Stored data
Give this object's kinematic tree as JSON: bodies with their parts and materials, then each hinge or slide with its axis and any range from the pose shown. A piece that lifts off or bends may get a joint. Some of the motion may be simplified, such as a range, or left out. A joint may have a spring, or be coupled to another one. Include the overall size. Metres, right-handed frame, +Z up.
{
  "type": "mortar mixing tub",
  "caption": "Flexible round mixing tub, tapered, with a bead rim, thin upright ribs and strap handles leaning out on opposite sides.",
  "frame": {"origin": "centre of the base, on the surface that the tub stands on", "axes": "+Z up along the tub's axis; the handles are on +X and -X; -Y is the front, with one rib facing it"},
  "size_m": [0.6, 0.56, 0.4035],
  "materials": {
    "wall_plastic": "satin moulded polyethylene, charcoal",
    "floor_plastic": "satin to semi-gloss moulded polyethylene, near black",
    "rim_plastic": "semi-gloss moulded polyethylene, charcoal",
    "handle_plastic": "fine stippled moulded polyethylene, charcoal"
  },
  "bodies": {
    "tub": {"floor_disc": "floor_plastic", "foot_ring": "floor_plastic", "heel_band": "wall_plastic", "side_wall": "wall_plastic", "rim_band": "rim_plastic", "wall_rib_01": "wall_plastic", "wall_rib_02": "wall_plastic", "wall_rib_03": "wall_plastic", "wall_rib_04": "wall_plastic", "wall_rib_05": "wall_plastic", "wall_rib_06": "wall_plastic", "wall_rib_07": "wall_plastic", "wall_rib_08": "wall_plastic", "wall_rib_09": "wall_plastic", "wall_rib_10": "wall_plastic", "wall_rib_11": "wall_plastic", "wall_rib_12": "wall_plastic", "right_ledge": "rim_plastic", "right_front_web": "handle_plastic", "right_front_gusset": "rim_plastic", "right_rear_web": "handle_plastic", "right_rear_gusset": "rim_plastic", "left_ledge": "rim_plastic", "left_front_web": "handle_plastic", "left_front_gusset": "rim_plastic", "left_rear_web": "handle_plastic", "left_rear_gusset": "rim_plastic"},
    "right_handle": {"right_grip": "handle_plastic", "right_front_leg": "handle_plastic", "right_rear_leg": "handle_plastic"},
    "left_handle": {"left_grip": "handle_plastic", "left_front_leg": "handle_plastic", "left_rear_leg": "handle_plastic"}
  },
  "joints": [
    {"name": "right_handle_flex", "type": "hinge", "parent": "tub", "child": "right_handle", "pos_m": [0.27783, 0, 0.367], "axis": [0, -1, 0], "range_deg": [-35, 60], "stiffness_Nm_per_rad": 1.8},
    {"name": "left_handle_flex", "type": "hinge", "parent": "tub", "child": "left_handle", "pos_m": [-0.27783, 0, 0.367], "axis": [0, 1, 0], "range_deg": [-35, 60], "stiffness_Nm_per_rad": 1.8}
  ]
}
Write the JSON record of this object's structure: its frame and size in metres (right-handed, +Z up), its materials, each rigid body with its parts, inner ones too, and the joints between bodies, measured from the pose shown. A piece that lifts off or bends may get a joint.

■ **Given problem**
Would you reproduce the material above in full, exactly as given?

■ **Output below**
Give this object's kinematic tree as JSON: bodies with their parts and materials, then each hinge or slide with its axis and any range from the pose shown. A piece that lifts off or bends may get a joint. Some of the motion may be simplified, such as a range, or left out. A joint may have a spring, or be coupled to another one. Include the overall size. Metres, right-handed frame, +Z up.
{
  "type": "mortar mixing tub",
  "caption": "Flexible round mixing tub, tapered, with a bead rim, thin upright ribs and strap handles leaning out on opposite sides.",
  "frame": {"origin": "centre of the base, on the surface that the tub stands on", "axes": "+Z up along the tub's axis; the handles are on +X and -X; -Y is the front, with one rib facing it"},
  "size_m": [0.6, 0.56, 0.4035],
  "materials": {
    "wall_plastic": "satin moulded polyethylene, charcoal",
    "floor_plastic": "satin to semi-gloss moulded polyethylene, near black",
    "rim_plastic": "semi-gloss moulded polyethylene, charcoal",
    "handle_plastic": "fine stippled moulded polyethylene, charcoal"
  },
  "bodies": {
    "tub": {"floor_disc": "floor_plastic", "foot_ring": "floor_plastic", "heel_band": "wall_plastic", "side_wall": "wall_plastic", "rim_band": "rim_plastic", "wall_rib_01": "wall_plastic", "wall_rib_02": "wall_plastic", "wall_rib_03": "wall_plastic", "wall_rib_04": "wall_plastic", "wall_rib_05": "wall_plastic", "wall_rib_06": "wall_plastic", "wall_rib_07": "wall_plastic", "wall_rib_08": "wall_plastic", "wall_rib_09": "wall_plastic", "wall_rib_10": "wall_plastic", "wall_rib_11": "wall_plastic", "wall_rib_12": "wall_plastic", "right_ledge": "rim_plastic", "right_front_web": "handle_plastic", "right_front_gusset": "rim_plastic", "right_rear_web": "handle_plastic", "right_rear_gusset": "rim_plastic", "left_ledge": "rim_plastic", "left_front_web": "handle_plastic", "left_front_gusset": "rim_plastic", "left_rear_web": "handle_plastic", "left_rear_gusset": "rim_plastic"},
    "right_handle": {"right_grip": "handle_plastic", "right_front_leg": "handle_plastic", "right_rear_leg": "handle_plastic"},
    "left_handle": {"left_grip": "handle_plastic", "left_front_leg": "handle_plastic", "left_rear_leg": "handle_plastic"}
  },
  "joints": [
    {"name": "right_handle_flex", "type": "hinge", "parent": "tub", "child": "right_handle", "pos_m": [0.27783, 0, 0.367], "axis": [0, -1, 0], "range_deg": [-35, 60], "stiffness_Nm_per_rad": 1.8},
    {"name": "left_handle_flex", "type": "hinge", "parent": "tub", "child": "left_handle", "pos_m": [-0.27783, 0, 0.367], "axis": [0, 1, 0], "range_deg": [-35, 60], "stiffness_Nm_per_rad": 1.8}
  ]
}
Write the JSON record of this object's structure: its frame and size in metres (right-handed, +Z up), its materials, each rigid body with its parts, inner ones too, and the joints between bodies, measured from the pose shown. A piece that lifts off or bends may get a joint.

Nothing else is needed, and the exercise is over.